As we walked into the church everyone was commenting to Mom how cute I looked. One cousin remarked I sure did look sweet with my hands all folded like I was ready to commence prayer.

Once we were seated I attempted to get my hands apart. They wouldn’t budge. I tried and tried through three songs and two of the preachers. The mourners began filing past the open casket before it closed for all time and Mom and I watched as everyone left their pews and filed around by the casket and back up the aisle to their seats. My grandfather lingered the longest hovering over the casket saying things I could not hear. I was so mesmerized I momentarily forgot my hands were cemented together. Pa’s body shook with heavy sobs. It is definitely a pivotal moment in someone’s life when you see a security figure, a larger than life figure, collapse into a heaving, sobbing mess. It dawned on me at that moment that my grandfather was crying over his mother. He had a mommie----just like me. I began to cry. Have you ever tried to wipe tears away when your hands are cemented together?

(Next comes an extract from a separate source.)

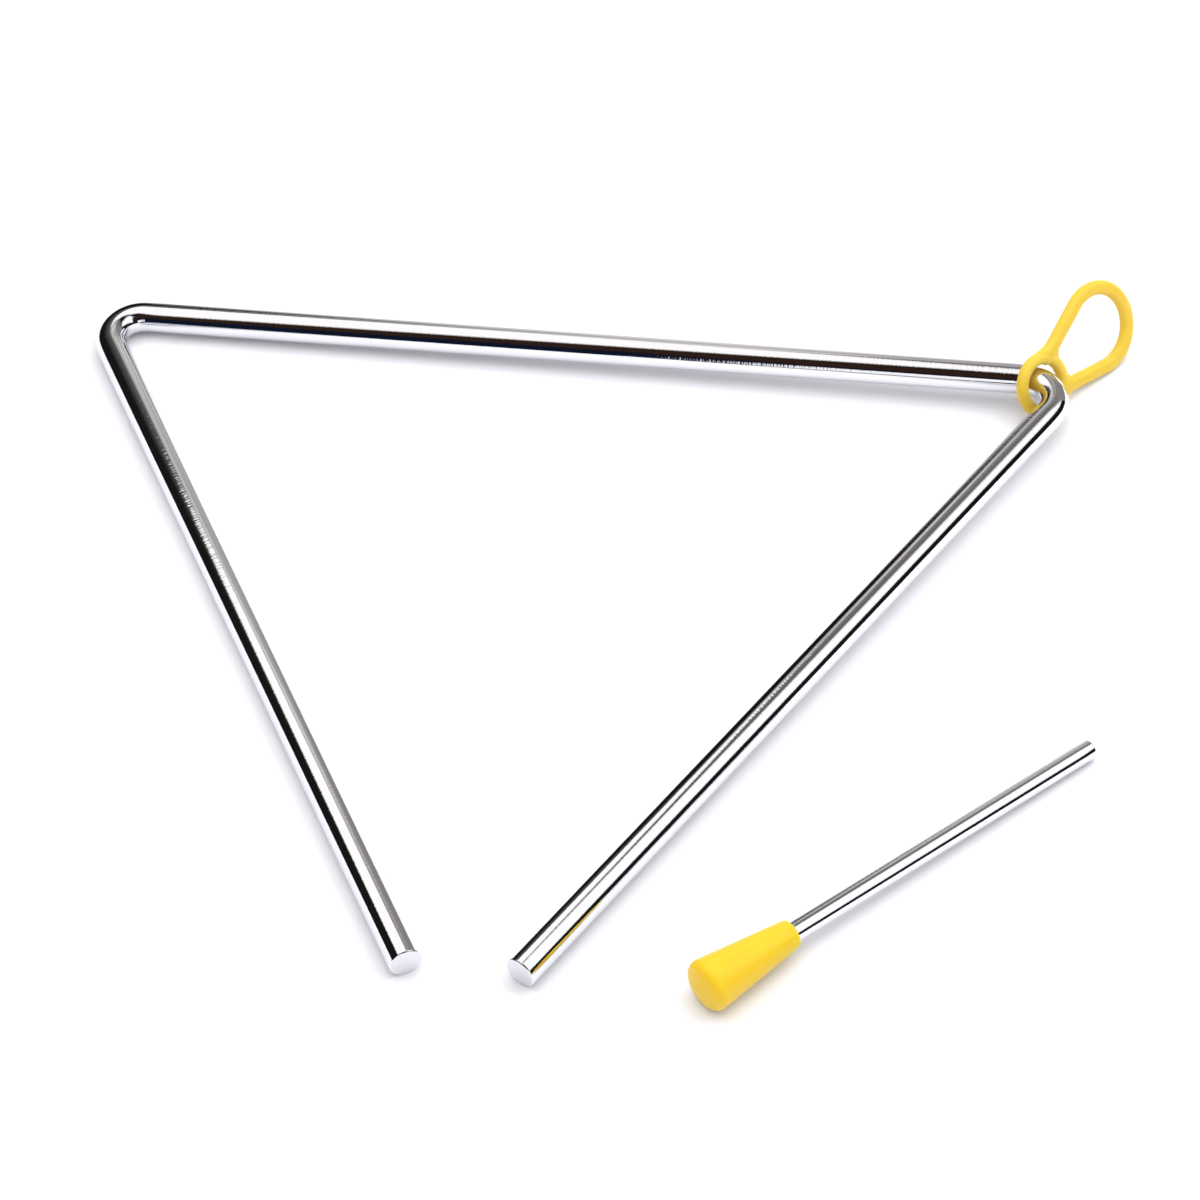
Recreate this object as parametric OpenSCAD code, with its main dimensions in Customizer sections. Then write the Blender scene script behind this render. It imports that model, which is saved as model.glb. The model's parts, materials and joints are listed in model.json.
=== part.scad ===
// Triangle instrument: a round steel bar bent into an open triangle, a moulded holder whose ring
// runs on the bar at one bend and whose loop takes a finger, and a steel beater with a moulded grip.
// It lies on a flat surface at z = 0. The left leg rests on the surface, and the ring under the
// right-hand bend carries the other corner. Millimetres and degrees.

/* [Triangle bar] */
// Width of the triangle across its two bends
outer_w = 254; // [180:1:320]
// Thickness of the round bar
bar_d = 8; // [6:0.5:12]
// Inner radius of the two bends
bend_inner_r = 4.3; // [4:0.1:12]
// How far each leg stops short of the point where the two legs would meet
corner_gap = 26; // [14:1:60]
// How much slimmer the bar's radius gets where it is bent
bend_thin = 0.05; // [0.02:0.01:0.15]
// Bevel round the two cut ends of the bar
bar_bevel = 0.4; // [0.1:0.1:1]

/* [Holder ring] */
// Thickness of the ring's round band
ring_t = 3.2; // [2:0.1:4]
// Room between the bar and the leaning ring where they come closest
ring_play = 0.5; // [0.4:0.05:1.5]
// How far the ring leans over from upright, in degrees
ring_lean_angle = 29; // [10:1:40]
// Where the ring sits on its bend, in degrees from the middle of the bend towards the top bar
ring_turn_angle = 21.5; // [0:0.5:45]

/* [Finger loop] */
// Width of the opening for a finger
finger_w = 17.3; // [15:0.1:22]
// Distance from the middle of the ring to the middle of the loop's round end
loop_reach = 23.4; // [20:0.1:32]
// Angle by which each side of the loop runs in towards the ring
loop_taper_angle = 18; // [10:1:20]
// Width of the loop's band, seen from its flat side
band_w = 3.8; // [3.2:0.1:5]
// Thickness of the loop's band
band_t = 3; // [2:0.1:3.2]
// How much slimmer the loop's band is, all round, in its round end than in its straight sides
band_thin = 0.03; // [0.02:0.01:0.1]
// Radius of the webs that fill the corners between the loop and the ring
web_r = 2; // [1:0.1:3]

/* [Beater rod] */
// Length of the beater, from the rim of the grip to the tip of the rod
beater_len = 118.5; // [90:0.5:180]
// Thickness of the rod
rod_d = 5; // [3:0.5:7]
// Bevel round the tip of the rod
rod_bevel = 0.3; // [0.1:0.1:0.8]

/* [Beater grip] */
// Length of the grip
grip_len = 26.4; // [20:0.1:40]
// Thickness of the grip at its thick end
grip_d = 12.7; // [11:0.1:18]
// Thickness of the grip where the rod comes out
grip_mouth_d = 7.2; // [6:0.1:9]
// Rounding of the rim at the thick end
grip_rim_r = 2.4; // [1:0.1:3.5]
// Rounding of the rim where the rod comes out
grip_mouth_r = 0.5; // [0.2:0.1:0.6]
// How far the thick end bulges
grip_dome = 0.8; // [0.3:0.1:1.5]
// How deep the rod sits in the grip
socket_depth = 20; // [12:0.5:22]
// How much wider the socket is than the rod that is pressed into it
socket_play = 0.02; // [0.01:0.01:0.05]

/* [Where the beater lies] */
// Distance of the grip's thick end from the line through the middle of the right leg
beater_aside = 36.3; // [20:0.1:80]
// How far the thick end lies along the right leg from the leg's cut end
beater_along = 19.6; // [0:0.1:80]
// Angle by which the beater turns away from the right leg, in degrees
beater_splay_angle = 14.7; // [0:0.1:40]

/* [Hidden] */
$fn = 64;

// Overrun of cuts past the faces that they go through
over = 1;
// How far a round stretch runs on inside the straight ones that it joins, in degrees
sunk = 1.5;
// Thickness of the corner webs, as a share of the loop's band
web_t_share = 0.8;
// How far inside the outermost line of a rounded edge its web starts
web_tuck = 0.1;

// The bar's centreline is a triangle with equal sides, drawn flat about its middle. Corner A is
// upper left, B upper right and C, which stays open, is at the bottom.
bar_r = bar_d / 2;
bend_r = bend_inner_r + bar_r;
bend_to_corner = bend_r / sin(30);
side = outer_w - 2 * (bar_r - bend_thin) + 2 * (bend_to_corner * cos(30) - bend_r);
altitude = side * cos(30);
bend_run = bend_r * tan(60);
leg_end = side - corner_gap;
corner_a = [-side / 2, altitude / 3];
corner_b = [side / 2, altitude / 3];
along_left = [cos(60), -sin(60)];
along_right = [-cos(60), -sin(60)];
from_left = [sin(60), cos(60)];

// The ring is just wide enough for the bar to pass at its lean, and it stands on the surface.
ring_r = (bar_r + ring_t / 2 + ring_play) / cos(ring_lean_angle);
ring_z = ring_r * cos(ring_lean_angle) + ring_t / 2;

// The bar runs through the middle of the ring, which lifts corner B off the surface. The whole
// triangle tilts about the left leg's centreline.
bend_b = corner_b - bend_to_corner * from_left;
ring_heading = 30 + ring_turn_angle;
ring_flat = bend_b + bend_r * [cos(ring_heading), sin(ring_heading)];
bar_tilt = asin((ring_z - bar_r) / ((ring_flat - corner_a) * from_left));

// Place of a point of the flat triangle once the triangle is tilted.
function laid(p) =
    let (reach = (p - corner_a) * from_left)
    let (moved = p - from_left * reach * (1 - cos(bar_tilt)))
    [moved[0], moved[1], bar_r + reach * sin(bar_tilt)];

// The loop's round end stands on the surface too, which sets the roll of the holder in its plane.
loop_r = (finger_w + band_w) / 2;
loop_core_r = loop_r + (band_w - band_t) / 2;
loop_edge_r = band_t / 2 - band_thin;
loop_z = loop_core_r * cos(ring_lean_angle) + loop_edge_r;
holder_roll = asin((loop_z - ring_z) / (loop_reach * cos(ring_lean_angle)));
ring_at = laid(ring_flat);
ring_axis = [
    cos(ring_lean_angle) * sin(ring_heading),
    -cos(ring_lean_angle) * cos(ring_heading),
    sin(ring_lean_angle)
];
loop_dir = [
    cos(holder_roll) * cos(ring_heading) - sin(holder_roll) * sin(ring_lean_angle) * sin(ring_heading),
    cos(holder_roll) * sin(ring_heading) + sin(holder_roll) * sin(ring_lean_angle) * cos(ring_heading),
    sin(holder_roll) * cos(ring_lean_angle)
];
loop_at = ring_at + loop_reach * loop_dir;

// Each side of the loop is a straight limb. Its line passes the middle of the ring at limb_off.
limb_off = loop_r - loop_reach * sin(loop_taper_angle);
limb_in = sqrt(pow(ring_r, 2) - pow(limb_off, 2));
limb_out = loop_reach * cos(loop_taper_angle);
ring_outer_r = ring_r + ring_t / 2;

// The beater lies on the rim of its thick end and on the tip of its rod.
rod_r = rod_d / 2;
grip_r = grip_d / 2;
rim_core_r = grip_r - grip_rim_r;
rest_span = beater_len - rod_bevel - grip_rim_r;
rest_drop = rim_core_r - rod_r;
beater_sink = atan(rest_drop / rest_span) + asin(grip_rim_r / norm([rest_span, rest_drop]));
beater_heading = 60 - beater_splay_angle;
beater_dir = [
    cos(beater_sink) * cos(beater_heading),
    cos(beater_sink) * sin(beater_heading),
    -sin(beater_sink)
];
leg_tip = corner_b + leg_end * along_right;
grip_flat = leg_tip - beater_along * along_right + beater_aside * [sin(60), -cos(60)];
grip_z = rim_core_r * cos(beater_sink) + grip_rim_r * (1 + sin(beater_sink));
grip_at = [grip_flat[0], grip_flat[1], grip_z];
rod_in = grip_len - socket_depth;

// How far a circle of radius core_r, thickened by edge_r all round, reaches along axis number k.
function reach_of(core_r, edge_r, axis, k) = core_r * sqrt(1 - pow(axis[k], 2)) + edge_r;

// The origin is under the middle of the box that holds all the pieces.
rod_tip = grip_at + beater_len * beater_dir;
rim_at = grip_at + grip_rim_r * beater_dir;
x_low = -outer_w / 2;
x_high = max(
    loop_at[0] + reach_of(loop_core_r, loop_edge_r, ring_axis, 0),
    rod_tip[0] + reach_of(rod_r - rod_bevel, 0, beater_dir, 0),
    outer_w / 2
);
y_low = min(
    rim_at[1] - reach_of(rim_core_r, grip_rim_r, beater_dir, 1),
    leg_tip[1] - (bar_r - bar_bevel) * sin(30)
);
y_high = max(
    loop_at[1] + reach_of(loop_core_r, loop_edge_r, ring_axis, 1),
    corner_a[1] + bar_r
);
middle = [(x_low + x_high) / 2, (y_low + y_high) / 2, 0];

// One leg from its bend to its cut end, along +X.
module leg() {
    leg_len = leg_end - bend_run;
    rotate([90, 0, 90]) {
        cylinder(r = bar_r, h = leg_len - bar_bevel);
        translate([0, 0, leg_len - bar_bevel])
            cylinder(r1 = bar_r, r2 = bar_r - bar_bevel, h = bar_bevel);
    }
}

// One bend of 120 degrees to the right, from a bar that comes along +X. What follows it is drawn
// along +X too and carries on from the bend's far end.
module bend() {
    translate([0, -bend_r, 0]) {
        rotate_extrude(angle = 120 + 2 * sunk, start = -30 - sunk)
            translate([bend_r, 0])
                circle(r = bar_r - bend_thin);
        rotate([0, 0, -120])
            translate([0, bend_r, 0])
                children();
    }
}

// The bent bar in its own plane, drawn from the left leg round to the right one, each stretch from
// the end of the one before it.
module bar_flat() {
    top_len = side - 2 * bend_run;
    translate(corner_a + bend_run * along_left)
        rotate([0, 0, 120]) {
            mirror([1, 0, 0])
                leg();
            bend() {
                rotate([0, 90, 0])
                    cylinder(r = bar_r, h = top_len);
                translate([top_len, 0, 0])
                    bend()
                        leg();
            }
        }
}

// The bar as it lies, tilted about its left leg.
module triangle_bar() {
    color("silver")
        translate([0, 0, bar_r] - middle)
            translate(corner_a)
                rotate(a = bar_tilt, v = [along_left[0], along_left[1], 0])
                    translate(-corner_a)
                        bar_flat();
}

// Section of the loop's band: flat faces with fully rounded edges, its width along X.
module band_section(thinner = 0) {
    flat_w = band_w - band_t;
    square([flat_w, band_t - 2 * thinner], center = true);
    for (edge = [-1, 1])
        translate([edge * flat_w / 2, 0])
            circle(d = band_t - 2 * thinner);
}

// Outline that fills the corner between the ring and one edge of a limb that runs along +X. The
// fillet's circle runs into the ring's rim and the limb's edge just inside their outermost lines.
module corner_outline(edge_side) {
    rim_r = ring_outer_r - web_tuck + web_r;
    fillet_y = limb_off + edge_side * (band_w / 2 - web_tuck + web_r);
    fillet_x = sqrt(pow(rim_r, 2) - pow(fillet_y, 2));
    on_ring = [fillet_x, fillet_y] * ring_r / rim_r;
    difference() {
        polygon([[limb_in, limb_off], [fillet_x, limb_off], [fillet_x, fillet_y], on_ring]);
        translate([fillet_x, fillet_y])
            circle(r = web_r);
    }
}

// One side of the loop: the limb from the round end's far edge in to the ring, and a web in each
// of the two corners that it makes with the ring.
module limb() {
    translate([loop_reach, 0, 0])
        rotate([0, 0, loop_taper_angle])
            translate([0, loop_r, 0])
                rotate([90, 0, -90])
                    linear_extrude(height = limb_out - limb_in)
                        band_section();
    rotate([0, 0, loop_taper_angle])
        for (edge_side = [-1, 1])
            linear_extrude(height = band_t * web_t_share, center = true)
                corner_outline(edge_side);
}

// The holder in its own plane, with the middle of its ring at the origin and its loop along +X.
module holder_flat() {
    rotate_extrude()
        translate([ring_r, 0])
            circle(d = ring_t);
    translate([loop_reach, 0, 0])
        rotate_extrude(angle = 180 + 2 * (loop_taper_angle + sunk), start = -90 - loop_taper_angle - sunk)
            translate([loop_r, 0])
                band_section(thinner = band_thin);
    limb();
    mirror([0, 1, 0])
        limb();
}

// The holder as it lies, with its ring round the bar and its loop beside the corner.
module holder() {
    color("gold")
        translate(ring_at - middle)
            rotate([90 - ring_lean_angle, 0, ring_heading])
                rotate([0, 0, holder_roll])
                    holder_flat();
}

// Puts what is drawn along +Z from the rim of the grip where the beater lies.
module beater_place() {
    translate(grip_at - middle)
        rotate([0, 90 + beater_sink, beater_heading])
            children();
}

// The rod, from the bottom of its socket to its bevelled tip.
module beater_rod() {
    color("silver")
        beater_place() {
            translate([0, 0, rod_in])
                cylinder(r = rod_r, h = beater_len - rod_in - rod_bevel);
            translate([0, 0, beater_len - rod_bevel])
                cylinder(r1 = rod_r, r2 = rod_r - rod_bevel, h = rod_bevel);
        }
}

// Half section of the grip: two rounded rims joined by a straight taper that touches both.
module grip_outline() {
    rim = [rim_core_r, grip_rim_r];
    mouth = [grip_mouth_d / 2 - grip_mouth_r, grip_len - grip_mouth_r];
    run = mouth - rim;
    slope = atan(-run[0] / run[1]) + asin((grip_rim_r - grip_mouth_r) / norm(run));
    out = [cos(slope), sin(slope)];
    dome_r = (pow(rim_core_r, 2) + pow(grip_dome, 2)) / (2 * grip_dome);
    polygon([
        [0, 0],
        [rim[0], 0],
        rim,
        rim + grip_rim_r * out,
        mouth + grip_mouth_r * out,
        mouth,
        [mouth[0], grip_len],
        [0, grip_len]
    ]);
    translate(rim)
        circle(r = grip_rim_r);
    translate(mouth)
        circle(r = grip_mouth_r);
    intersection() {
        translate([0, dome_r - grip_dome])
            circle(r = dome_r);
        translate([0, -grip_dome])
            square([grip_r, grip_dome]);
    }
}

// The grip: a turned form with a blind socket for the rod.
module beater_grip() {
    color("gold")
        beater_place()
            difference() {
                rotate_extrude()
                    grip_outline();
                translate([0, 0, rod_in - socket_play])
                    cylinder(r = rod_r + socket_play / 2, h = socket_depth + socket_play + over);
            }
}

triangle_bar();
holder();
beater_rod();
beater_grip();
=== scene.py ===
"""Triangle instrument with a finger-loop holder and a beater, dressed for the camera.

A chrome-plated bar bent into an open triangle, a yellow moulded holder whose ring runs on the bar,
and a chrome-plated beater in a yellow moulded grip, on a white studio table. Sizes are in
millimetres and turn to metres where a mesh is made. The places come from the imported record.
"""

import json
import logging
import math
from dataclasses import dataclass
from enum import Enum
from typing import Any, Callable, Optional, Sequence

import bpy
import numpy as np
from bpy.types import Material, Node, NodeSocket, NodeTree, Object
from mathutils import Matrix, Vector


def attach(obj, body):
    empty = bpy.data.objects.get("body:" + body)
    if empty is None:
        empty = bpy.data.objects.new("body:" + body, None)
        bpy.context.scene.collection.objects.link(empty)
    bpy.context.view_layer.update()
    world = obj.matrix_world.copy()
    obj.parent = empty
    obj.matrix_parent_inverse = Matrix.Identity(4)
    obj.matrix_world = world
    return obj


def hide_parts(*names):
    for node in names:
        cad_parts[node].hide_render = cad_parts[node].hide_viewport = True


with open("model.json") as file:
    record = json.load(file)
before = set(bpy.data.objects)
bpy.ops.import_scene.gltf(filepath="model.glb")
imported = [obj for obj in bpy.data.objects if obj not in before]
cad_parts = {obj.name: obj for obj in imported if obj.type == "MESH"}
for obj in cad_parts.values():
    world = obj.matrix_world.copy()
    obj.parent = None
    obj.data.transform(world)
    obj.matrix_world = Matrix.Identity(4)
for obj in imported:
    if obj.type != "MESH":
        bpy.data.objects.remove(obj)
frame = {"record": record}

Array = np.ndarray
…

Pa eventually sat down and it was getting closer and closer to mine and Mom’s time to go up. My thoughts turned back to my hands. I repeatedly tried to pry them apart, but they would only budge an inch or so. My thoughts were so intent on getting them apart that I forgot Mom was sitting right next to me. She glanced down to pinch me into stillness and saw my hands. Her gasp was so loud that the folks in front of us turned around. Mom was so embarrassed and flustered. She motioned for the rest of the pew to file out around us while we just sat. The longer that funeral went on the madder Mom got. She was so upset with me that she drug me to her car and took me straight back to my grandfather’s without going to the burial leaving the rest of the family to wonder what was wrong.

The rest of my Easter Sunday was spent with my hands alternately submerged in ice water or held out to my mom. She rubbed and scrubbed my hands until they both were raw.

Needless to say my Aunt Boofy never gave me a piece of gum or candy again. However, my Aunt Rachel did give me a Kentucky Fried chicken leg one time, but that’s another sticky memory entirely.